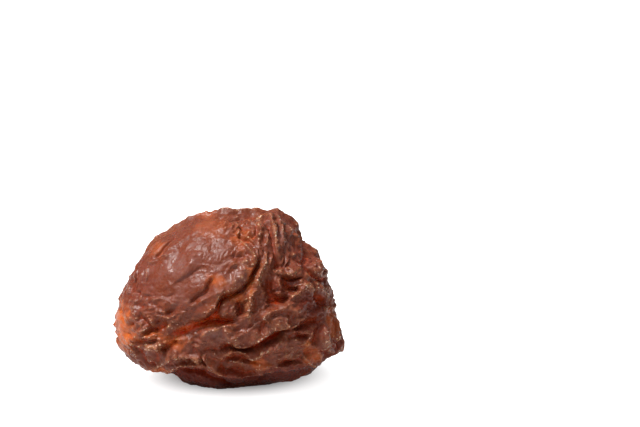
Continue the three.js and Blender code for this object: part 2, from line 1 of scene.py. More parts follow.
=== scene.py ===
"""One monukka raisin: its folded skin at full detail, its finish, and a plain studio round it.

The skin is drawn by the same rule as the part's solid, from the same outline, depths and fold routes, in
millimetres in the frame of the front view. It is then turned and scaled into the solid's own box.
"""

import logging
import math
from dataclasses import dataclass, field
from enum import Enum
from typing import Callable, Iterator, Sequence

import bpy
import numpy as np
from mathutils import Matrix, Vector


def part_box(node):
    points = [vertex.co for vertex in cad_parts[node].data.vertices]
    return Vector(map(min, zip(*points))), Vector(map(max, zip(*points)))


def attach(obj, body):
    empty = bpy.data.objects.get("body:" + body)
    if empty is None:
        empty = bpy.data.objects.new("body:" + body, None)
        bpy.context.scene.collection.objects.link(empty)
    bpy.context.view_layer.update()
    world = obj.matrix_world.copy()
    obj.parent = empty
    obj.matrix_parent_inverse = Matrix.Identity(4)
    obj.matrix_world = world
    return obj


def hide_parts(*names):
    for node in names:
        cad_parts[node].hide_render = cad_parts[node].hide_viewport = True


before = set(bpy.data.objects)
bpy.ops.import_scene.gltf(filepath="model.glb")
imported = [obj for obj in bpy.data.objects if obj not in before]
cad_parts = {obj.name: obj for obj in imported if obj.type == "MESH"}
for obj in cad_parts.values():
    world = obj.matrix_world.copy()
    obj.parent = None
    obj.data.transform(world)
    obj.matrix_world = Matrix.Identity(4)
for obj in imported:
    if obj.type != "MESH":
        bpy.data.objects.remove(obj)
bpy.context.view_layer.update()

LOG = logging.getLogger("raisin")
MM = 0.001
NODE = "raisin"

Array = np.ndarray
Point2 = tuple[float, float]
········
■ EXERCISE BRIEF: Exactly as written, please reproduce the lines from the first line of the data to the line containing "obj.data.transform(world)", inclusive, and nothing else.

■ THE OUTPUT:
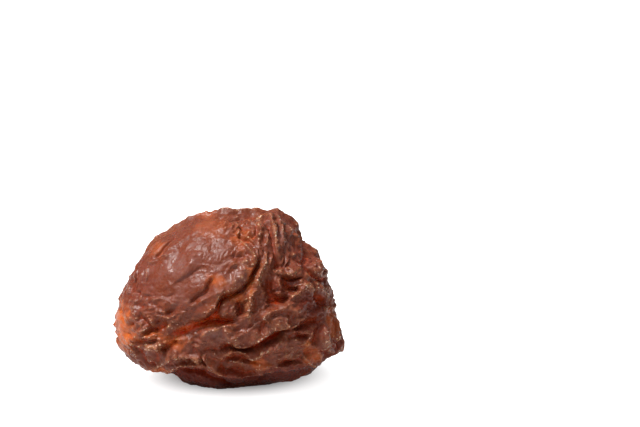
Continue the three.js and Blender code for this object: part 2, from line 1 of scene.py. More parts follow.
=== scene.py ===
"""One monukka raisin: its folded skin at full detail, its finish, and a plain studio round it.

The skin is drawn by the same rule as the part's solid, from the same outline, depths and fold routes, in
millimetres in the frame of the front view. It is then turned and scaled into the solid's own box.
"""

import logging
import math
from dataclasses import dataclass, field
from enum import Enum
from typing import Callable, Iterator, Sequence

import bpy
import numpy as np
from mathutils import Matrix, Vector


def part_box(node):
    points = [vertex.co for vertex in cad_parts[node].data.vertices]
    return Vector(map(min, zip(*points))), Vector(map(max, zip(*points)))


def attach(obj, body):
    empty = bpy.data.objects.get("body:" + body)
    if empty is None:
        empty = bpy.data.objects.new("body:" + body, None)
        bpy.context.scene.collection.objects.link(empty)
    bpy.context.view_layer.update()
    world = obj.matrix_world.copy()
    obj.parent = empty
    obj.matrix_parent_inverse = Matrix.Identity(4)
    obj.matrix_world = world
    return obj


def hide_parts(*names):
    for node in names:
        cad_parts[node].hide_render = cad_parts[node].hide_viewport = True


before = set(bpy.data.objects)
bpy.ops.import_scene.gltf(filepath="model.glb")
imported = [obj for obj in bpy.data.objects if obj not in before]
cad_parts = {obj.name: obj for obj in imported if obj.type == "MESH"}
for obj in cad_parts.values():
    world = obj.matrix_world.copy()
    obj.parent = None
    obj.data.transform(world)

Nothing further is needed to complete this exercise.